Students also need to have the ability to recall information (K step), analyze information (W Step, and evaluate what has been learned (L step). With practice and use of this strategy in the classroom, students may further develop these skills but they are important to have as they begin to work with this strategy.

Steps/Parts of the Strategy:

There are several easy steps when utilizing the KWL strategy. In essence, a teacher helps students identify what they already know about the topic, what they would like to know, and what they have learned (Ogle, 1986 in Marzano & Pickering, 1997). However, Bellanca (1992) offers a much more detailed list of steps to help teachers use the KWL strategy in the classroom:

1. Draw the KWL chart on the board or on the overhead.

2. Label each column and explain its use (the K column is for things they already know about the topic, the W column asks them what they want to know about it, and the L column is for what they learned after they complete the lesson or topic).

3. Invite students to brainstorm all they can recall about the topic from a variety of sources (parents, friends, media, books, movies, and other classes they may have taken).

4. After the brainstorming session, allow time for students to analyze the K column by eliminating wrong information, clarifying information, and noting the most important.

5. Begin to focus on the W column, asking the students to identify what they want to know about the topic. *students may need additional coaching and examples during this phase because some students have not been trained at questioning a topic.

6. Ask the students to identify which items they want to know are the most important questions that need to be asked.

7. Design a lesson which covers and all of the answers the students asked.

8. Review the topic by asking the students to complete the L column - what they have learned.

9. If questions still remain from the W column, you should discuss the information with the entire class.

10. Review with the students how to use and set up the KWL chart and ask where they might use a KWL chart or even why bridging information is important.

11. For additional lessons, pair up students in groups of three and have them use the KWL strategy on a sheet of paper, choosing a few groups of share their ideas with the class after they have brainstormed ideas, and at the end of each lesson.

What is Jigsaw?

Jigsaw is a cooperative learning strategy that enables each student of a “home” group to specialize in one aspect of a learning unit.

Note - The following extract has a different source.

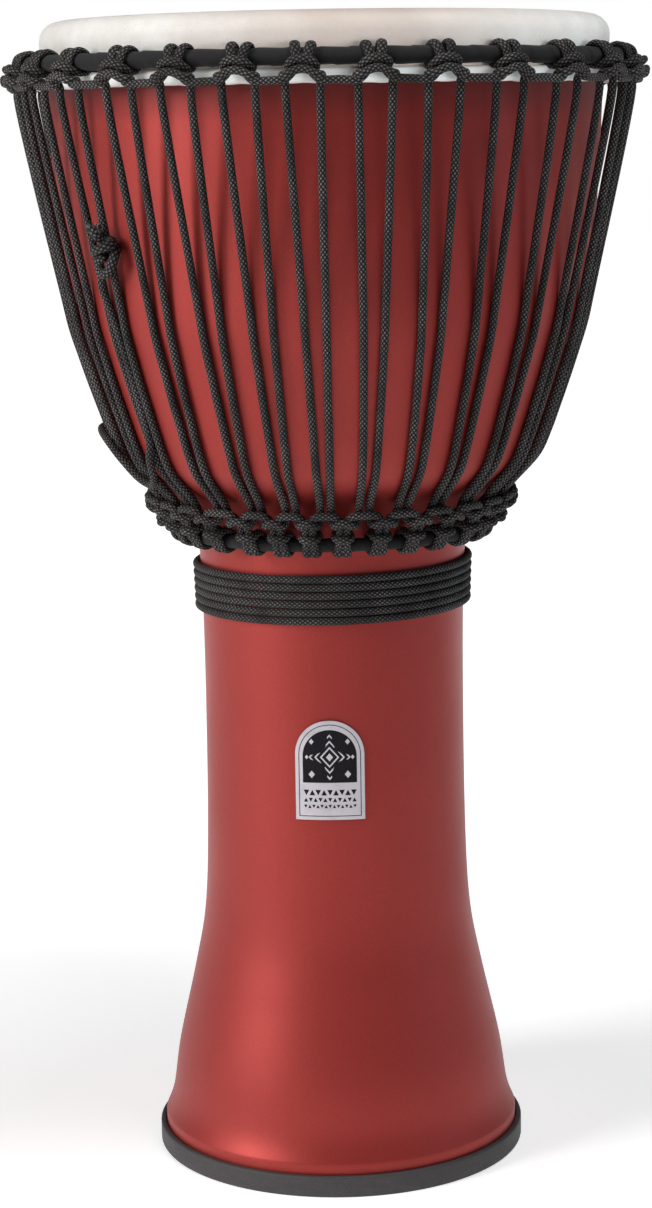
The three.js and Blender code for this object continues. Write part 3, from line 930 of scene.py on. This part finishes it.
fray("tie_knot_light_fray", 44, FRAY, 0.2, 4.2)
fray("tie_knot_dark_fray", 110, DARK_FRAY, 0.32, 5.0)


# ---- badge ----
def on_stem(x, z, out):
    """A point of the badge's flat drawing, bent round the stem, out from the plate's back."""
    radius = BADGE_INNER + out
    return place(BADGE_ANGLE + math.degrees(x / BADGE_INNER), radius, BADGE_LOW + z)


def blank_uvs(faces):
    return [(0.0, 0.0)] * sum(len(face) for face in faces)


def arched_slab(half, low, high, back, front, bevel=0.0):
    """A closed slab with an arched top, between two distances out from the stem."""
    spring, columns = high - half, 24
    rows = [(half, low + (spring - low) * i / 20) for i in range(21)]
    rows += [(half * math.cos(t), spring + half * math.sin(t))
             for t in (math.pi / 2 * i / 16 for i in range(1, 16))]
    rows.append((half * 0.03, high - 0.01))
    across = columns + 1
    verts, faces = [], []
    for layer, out in enumerate((back, front)):
        shrink = bevel if layer else 0.0
        for wide, z in rows:
            z = min(max(z, low + shrink), high - shrink)
            wide = max(wide - shrink, 0.05)
            for c in range(across):
                verts.append(on_stem(-wide + 2 * wide * c / columns, z, out))
    count = len(rows) * across
    for r in range(len(rows) - 1):
        for c in range(columns):
            a = r * across + c
            faces.append([a, a + 1, a + across + 1, a + across])
            faces.append([count + a, count + a + across, count + a + across + 1, count + a + 1])
    border = list(range(across)) + [r * across + columns for r in range(1, len(rows))]
    border += [(len(rows) - 1) * across + c for c in range(columns - 1, -1, -1)]
    border += [r * across for r in range(len(rows) - 2, 0, -1)]
    for a, b in zip(border, border[1:] + border[:1]):
        faces.append([a, b, count + b, count + a])
    return verts, faces, blank_uvs(faces)


def flat_shape(outline, back, front):
    """A thin closed prism of a small convex outline in the badge's drawing."""
    count = len(outline)
    verts = [on_stem(x, z, out) for out in (back, front) for x, z in outline]
    faces = [list(range(count)), [count + k for k in reversed(range(count))]]
    faces += [[k, (k + 1) % count, count + (k + 1) % count, count + k] for k in range(count)]
    return verts, faces, blank_uvs(faces)


def line_shape(points, width, back, front):
    """A thin band along a closed line in the badge's drawing."""
    points = [np.array(p, float) for p in points]
    count = len(points)
    edges = []
    for i, p in enumerate(points):
        first, second = p - points[i - 1], points[(i + 1) % count] - p
        first, second = first / np.linalg.norm(first), second / np.linalg.norm(second)
        along = (first + second) / np.linalg.norm(first + second)
        reach = width / 2 / max(0.4, float(np.dot(along, first)))
        sideways = reach * np.array([-along[1], along[0]])
        edges.append((p + sideways, p - sideways))
    verts = [on_stem(*side, out) for pair in edges for side in pair for out in (back, front)]
    faces = []
    for i in range(count):
        a, b = 4 * i, 4 * ((i + 1) % count)
        for p, q in ((0, 1), (1, 3), (3, 2), (2, 0)):
            faces.append([a + p, a + q, b + q, b + p])
    return verts, faces, blank_uvs(faces)


def arch_line(half, low, high):
    """Points of a thin arched frame in the badge's drawing."""
    spring, steps = high - half, 20
    turns = [math.pi * i / steps for i in range(steps + 1)]
    return [(-half, low), *[(-half, low + (spring - low) * i / 6) for i in range(1, 6)],
            *[(-half * math.cos(t), spring + half * math.sin(t)) for t in turns],
            *[(half, spring - (spring - low) * i / 6) for i in range(1, 6)], (half, low),
            *[(half - 2 * half * i / 8, low) for i in range(1, 8)]]


FACE = 0.7                       # the plate's face, out from its back
BLACK_BACK, BLACK_FACE = FACE - 0.05, FACE + 0.06
SILVER_FACE = FACE + 0.14
verts, faces, uvs = arched_slab(BADGE_WIDTH / 2, 0, BADGE_HEIGHT, 0.0, FACE, bevel=0.25)
make("badge_plate_face", verts, faces, [PLATE], uvs, sharp=30,
     replaces=["badge"])


def diamond(x, z, wide, tall):
    return [(x - wide, z), (x, z - tall), (x + wide, z), (x, z + tall)]


MARGIN = 2.3
frame_line = arch_line(BADGE_WIDTH / 2 - MARGIN, MARGIN, BADGE_HEIGHT - MARGIN)
black = [line_shape(frame_line, 0.4, BLACK_BACK, BLACK_FACE),
         arched_slab(14.4, 20.6, 49.4, BLACK_BACK, BLACK_FACE)]
for row, (z, count, size) in enumerate(((15.2, 9, 1.5), (11.2, 11, 1.1), (7.6, 13, 0.9))):
    for i in range(count):
        x = (i - (count - 1) / 2) * 28.4 / count
        up = 1 if (i + row) % 2 else -1
        triangle = [(x - size, z - up * size), (x + size, z - up * size), (x, z + up * size)]
        black.append(flat_shape(triangle[::up], BLACK_BACK, BLACK_FACE))
verts, faces, uvs = together(black)
make("badge_black_print", verts, faces, [PRINT], uvs, sharp=30)
MIDDLE = 34.6                    # height of the pattern's middle on the plate
silver = []
for wide in (10.6, 7.6, 4.6):
    silver.append(line_shape(diamond(0, MIDDLE, wide, wide * 1.12), 0.75, FACE, SILVER_FACE))
silver.append(flat_shape(diamond(0, MIDDLE, 1.9, 2.2), FACE, SILVER_FACE))
for side in (-1, 1):
    for x, z, size in ((9.6, 25.2, 1.7), (9.6, 43.0, 1.3), (12.2, MIDDLE, 1.0)):
        silver.append(flat_shape(diamond(side * x, z, size, size * 1.2), FACE, SILVER_FACE))
verts, faces, uvs = together(silver)
make("badge_silver_print", verts, faces, [PLATE], uvs, sharp=30)

# ---- camera ----
camera_data = bpy.data.cameras.new("camera")
camera_data.lens = 82.56         # with the camera's place, fits the drum to the frame
camera_data.sensor_width = 36
camera_data.clip_end = 50
camera = bpy.data.objects.new("camera", camera_data)
bpy.context.scene.collection.objects.link(camera)
yaw, pitch, roll = 0.0026, -0.1728, 0.0163
aim = Matrix.Rotation(yaw, 3, "Z") @ Matrix.Rotation(pitch, 3, "X") @ Matrix.Rotation(roll, 3, "Y")
right, forward, up = aim.col
turned = Matrix((right, up, -forward)).transposed()
camera.matrix_world = Matrix.Translation(Vector((0, -1.5124, 0.5697))) @ turned.to_4x4()
bpy.context.scene.camera = camera

# ---- studio ----
AMBIENT, BACKDROP = 0.08, 0.1    # strength of the world in front of the drum and behind it
FLOOR_GLOW = 0.42                # strength of the floor's own light round the drum
KEY, FILL, OVER, FRONT = 66, 4.8, 1.3, 17    # watts
COOL, COOL_WHITE = (0.48, 0.8, 1.0), (0.93, 0.97, 1.0)
scene = bpy.context.scene
scene.view_settings.view_transform = "Standard"
scene.view_settings.look = "None"
world = bpy.data.worlds.new("studio")
scene.world = world
world.use_nodes = True
tree = world.node_tree
tree.nodes.clear()


def world_node(kind, **settings):
    node = tree.nodes.new(kind)
    for key, value in settings.items():
        setattr(node, key, value)
    return node


# A white backdrop, brightest behind the drum and dim in front of it.
towards = world_node("ShaderNodeTexCoord")
parts = world_node("ShaderNodeSeparateXYZ")
tree.links.new(towards.outputs["Generated"], parts.inputs[0])
behind = world_node("ShaderNodeMapRange")
set_range(behind, -0.2, 0.7, AMBIENT, BACKDROP)
tree.links.new(parts.outputs[1], behind.inputs["Value"])
studio_light, white = world_node("ShaderNodeBackground"), world_node("ShaderNodeBackground")
tree.links.new(behind.outputs[0], studio_light.inputs[1])
white.inputs[0].default_value = (1, 1, 1, 1)
studio_light.inputs[0].default_value = (1, 1, 1, 1)
seen, mixed, out = (world_node(kind) for kind in (
    "ShaderNodeLightPath", "ShaderNodeMixShader", "ShaderNodeOutputWorld"))
tree.links.new(seen.outputs["Is Camera Ray"], mixed.inputs[0])
tree.links.new(studio_light.outputs[0], mixed.inputs[1])
tree.links.new(white.outputs[0], mixed.inputs[2])
tree.links.new(mixed.outputs[0], out.inputs[0])


def soft_light(name, where, target, size, power):
    """A rectangular light, turned towards its target."""
    data = bpy.data.lights.new(name, "AREA")
    data.shape = "RECTANGLE"
    data.size, data.size_y = size
    data.energy = power
    light = bpy.data.objects.new(name, data)
    scene.collection.objects.link(light)
    light.location = where
    light.rotation_euler = (Vector(target) - Vector(where)).to_track_quat("-Z", "Y").to_euler()
    return light


soft_light("key_left", (-2.4, -1.3, 1.5), (0, 0, 0.3), (0.9, 1.8), KEY)
fill = soft_light("fill_right", (2.3, -0.6, 1.0), (0, 0, 0.4), (1.0, 1.4), FILL)
fill.data.color = COOL
over = soft_light("over", (0.5, -0.45, 1.8), (0.1, -0.12, 0.6), (0.5, 0.5), OVER)
over.data.spread = math.radians(60)

# The skin alone gets a light from the front, which reaches its fold below the crown ring.
front = soft_light("front_on_skin", (0.95, -1.65, 0.6), (0.02, -0.15, 0.592), (1.2, 0.3), FRONT)
front.data.color = COOL_WHITE
skin_only = bpy.data.collections.new("skin_only")
skin_only.objects.link(head)
front.light_linking.receiver_collection = skin_only

floor_mesh = bpy.data.meshes.new("studio_floor")
FLOOR_RADIUS, FLOOR_SIDES = 12, 64           # metres, and corners of its outline
turns = [2 * math.pi * i / FLOOR_SIDES for i in range(FLOOR_SIDES)]
ring = [(FLOOR_RADIUS * math.cos(t), FLOOR_RADIUS * math.sin(t), 0) for t in turns]
floor_mesh.from_pydata(ring, [], [list(range(FLOOR_SIDES))])
floor_mesh.materials.append(floor_material())
floor = bpy.data.objects.new("studio_floor", floor_mesh)
scene.collection.objects.link(floor)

Students meet with members from other groups who are assigned the same aspect, and after mastering the material, return to the “home” group and teach the material to their group members.

Just as in a jigsaw puzzle, each piece--each student's part--is essential for the completion and full understanding of the final product. If each student's part is essential, then each student is essential. That is what makes the Jigsaw instructional strategy so effective.

What is its purpose?

Jigsaw learning allows students to be introduced to material and yet maintain a high level of personal responsibility.

The purpose of Jigsaw is to develop teamwork and cooperative learning skills within all students. In addition it helps develop a depth of knowledge not possible if the students were to try and learn all of the material on their own. Finally, because students are required to present their findings to the home group, Jigsaw learning will often disclose a student's own understanding of a concept as well as reveal any misunderstandings.

How can I do it?

In its simplest form, the Jigsaw instructional strategy is when:

1. Each student receives a portion of the materials to be introduced;

2. Students leave their "home" groups and meet in "expert" groups;

3. Expert groups discuss the material and brainstorm ways in which to present their understandings to the other members of their “home” group;

4. The experts return to their “home” groups to teach their portion of the materials and to learn from the other members of their “home” group

In more detail, and written from a teacher's perspective, to conduct a Jigsaw in your classroom:

1. Assign students to “home” teams of 4 or 5 students (generally their regular cooperative learning teams). Have students number off within their teams.

2. Assign study topics to “home” team members by giving them an assignment sheet or by listing their numbers and corresponding roles on the board.

3. Have students move to “expert” groups where everyone in the group has the same topic as themselves.

4. Students work with members of their “expert” group to read about and/or research their topic. They prepare a short presentation and decide how they will teach their topic to their “home” team. You may want students to prepare mini-posters while in their “expert” Groups. These posters can contain important facts, information, and diagrams related to the study topic.

5. Students return to their “home” teams and take turns teaching their team members the material. I find it helpful to have team members take notes or record the information in their journals in some way. You may want them to complete a graphic organizer or chart with the new information.

6. Involve the class in a whole-group review of all the content you expect them to master on the assessment. Administer an individual assessment to arrive at individual grades.

How could I use, adapt or differentiate it?

· This strategy is great for differentiation; teachers (and students) can develop any number of possible RAFT's based on the same text that can be adjusted for skill level and rigor.

· Paula Rutherford's book, Instruction for All Students, offers a comprehensive list of "Products and Perspectives" from which to chose.